Следовательно, в обиходе древних славян различались как минимум два ритуала: полуденный (и летний) - *обвёдъ, вечерне-ночной (и осенне-зимний) - *оби-сёда. Учитывая весьма архаичную форму существительного пир и то, что он сохранился лишь в южнославянских языках (в русском - из старо- и церковнославянского), а также принимая во внимание регулярное соседство пира и беседы52 (которая представлена во всех славянских языках), можно предположить, что в севернославянских языках архаичный термин пир был вытеснен относительно более новым термином *оби-сёда.
В.Н.Топоров53, справедливо отмечая системные связи глаголов положения в пространстве с глаголами движения и друг с другом, на наш взгляд, чрезмерно акцентирует фазу вхождения в вертикальное положение (*vbz-statf) в ущерб фазе движения (например, хождения), которая предшествует фазе неподвижности в том же самом положении (стояния). Такое смещение акцентов вполне понятно и уместно при исследовании "сверх-эмпирического" смысла глагола стоять, но приводит к искажению общей картины (в том числе и для мифопоэти-ческого сознания) при расширении круга исследования. Поскольку безусловной нормой жизни является движение, а безусловной аномалией - неподвижность, стояние, действительно, предстает как культурно отмеченное парадоксальное состояние - как аномалия (неподвижность) в норме (стоянии). Прими исследователь во внимание это соображение, может быть, ему не потребовалось бы возвышать ритуальную значимость "стояния" за счет в значительно большей степени аномального и маркированного "сидения", что прекрасно показано самим же исследователем (см. ниже).

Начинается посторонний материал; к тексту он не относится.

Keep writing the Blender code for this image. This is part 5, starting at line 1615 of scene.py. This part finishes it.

Замечание В.Н.Топорова о большем богатстве аномальных членов оппозиции безусловно справедливо именно потому, что в языке (и вообще - в культуре) в маркировании нуждается - и всегда маркируется (!) -именно аномалия, а маркирование - это всегда дополнительная (по сравнению с нормой) информация.

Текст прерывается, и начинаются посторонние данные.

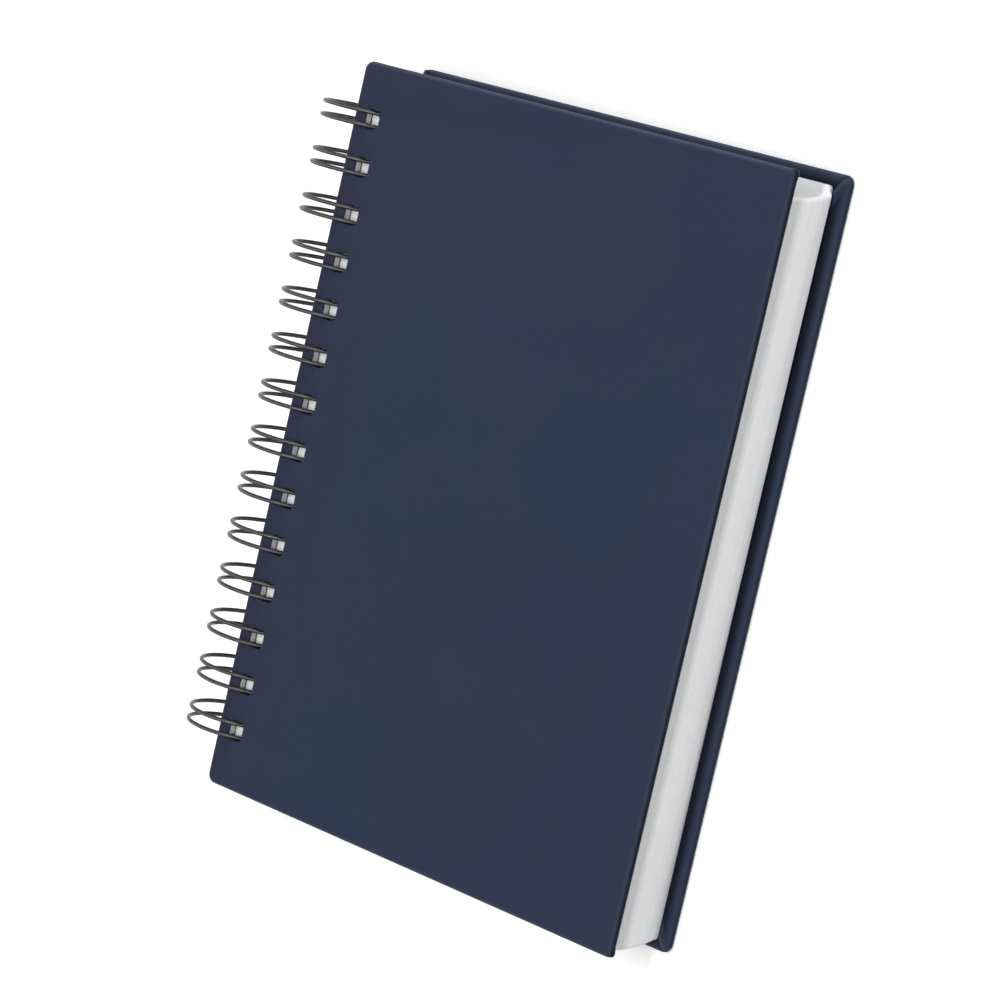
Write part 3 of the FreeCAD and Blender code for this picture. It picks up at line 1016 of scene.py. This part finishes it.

Далее В.Н.Топоров пишет: "Действие "сидение" промежуточно-связующего характера между двумя "абсолютными" крайностями, выражающимися в соответствующих им положениях-позах, - стоянием и лежанием, исключительной вертикальностью и исключительной горизонтальностью. Сидение предполагает или одну вертикаль (туловище и голова, например, в ситуации сидения на земле) или две вертикали (туловище и голова, ноги ниже колен, например, в ситуации сидения на стуле), соединенные горизонталью (опора верхней части тела при сидении), и, следовательно, оно в одном отношении разделяет общие черты со стоянием, в другом - с лежанием. Исключительность "сидения", отличающая его и от "стояния" и от "лежания", состоит в том, что оно ориентировано прежде всего на человека, в гораздо меньшей мере на животных (достаточно крупных обычно и относящихся к млекопитающим, а из мелких - к птицам)54 и вовсе не свойственно ни вещам (если только это не "игрушечное" изображение человека и животных), ни объектам неживой (включая сюда и растения) природы, хотя они могут кодироваться (в разгадке) через мотив "сидения" (Топоров 1996, 49)".

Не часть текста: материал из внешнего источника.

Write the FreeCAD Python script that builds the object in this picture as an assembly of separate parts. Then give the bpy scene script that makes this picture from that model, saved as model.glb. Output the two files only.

Тут исследователь, справедливо отметив вхождение "сидения" в оппозицию "движение - неподвижность", не отрицает использования глагола сидеть применительно в предметам и растениям (ибо тут же приводит примеры: плеть гороха, капуста, лук, морковь, редька (в земле), сучки (в бревнах), очки (на носу), помело (на палке) - "сидят", и это их нормальное положение), а подчеркивает, что сидят они не так, как люди, что лишь людям и человекоподобным свойственна триада положений в пространстве.
В свете сказанного представляется небесспорным разделяемое В.Н. Топоровым мнение о том, что первоначально и.-е. корень *sed- обозначал перемещение в сидячем положении, т.е. верхом или в повозке, на носилках, etc55.
Первоначально данный корень мог обозначать только окончательное прекращение движения (по горизонтали - ср. осадить коня), связанное с понижением в пространстве. Поэтому понятна аналогия между прекращением движения птицы, которая, садясь, снижается и прекращением пути всадника или возницы, которые, переходя к оседлому образу жизни, спешиваются, т.е. в известном смысле также снижаются.
Именно в наличии концепта "снижения, понижения" ("сверху вниз") можно видеть ритуальную "слабость" концепта сидения по сравнению с концептом "стояния". Но ритуальная "приниженность" "сидения" компенсируется тем, что в "сидячих" ритуалах также имеется концепт "снизу вверх": их участники не сидят, а "воз-седают, пред-седают", а перед этим "восходят" на специально предназначенные для них возвышения (стол, пре-стол, трон, кафедру и т.д.).
Впрочем, ритуальной значимости "сидения", в принципе, не отрицает и В.Н. Топоров, говоря о кинемах "ложения-лежания" (горизонтальное положение, низ) и "сажания-сидения" (горизонтально-вертикальное положение, ни верх, ни низ) как "отчасти также ритуализуемых (Топоров 1996, 33)".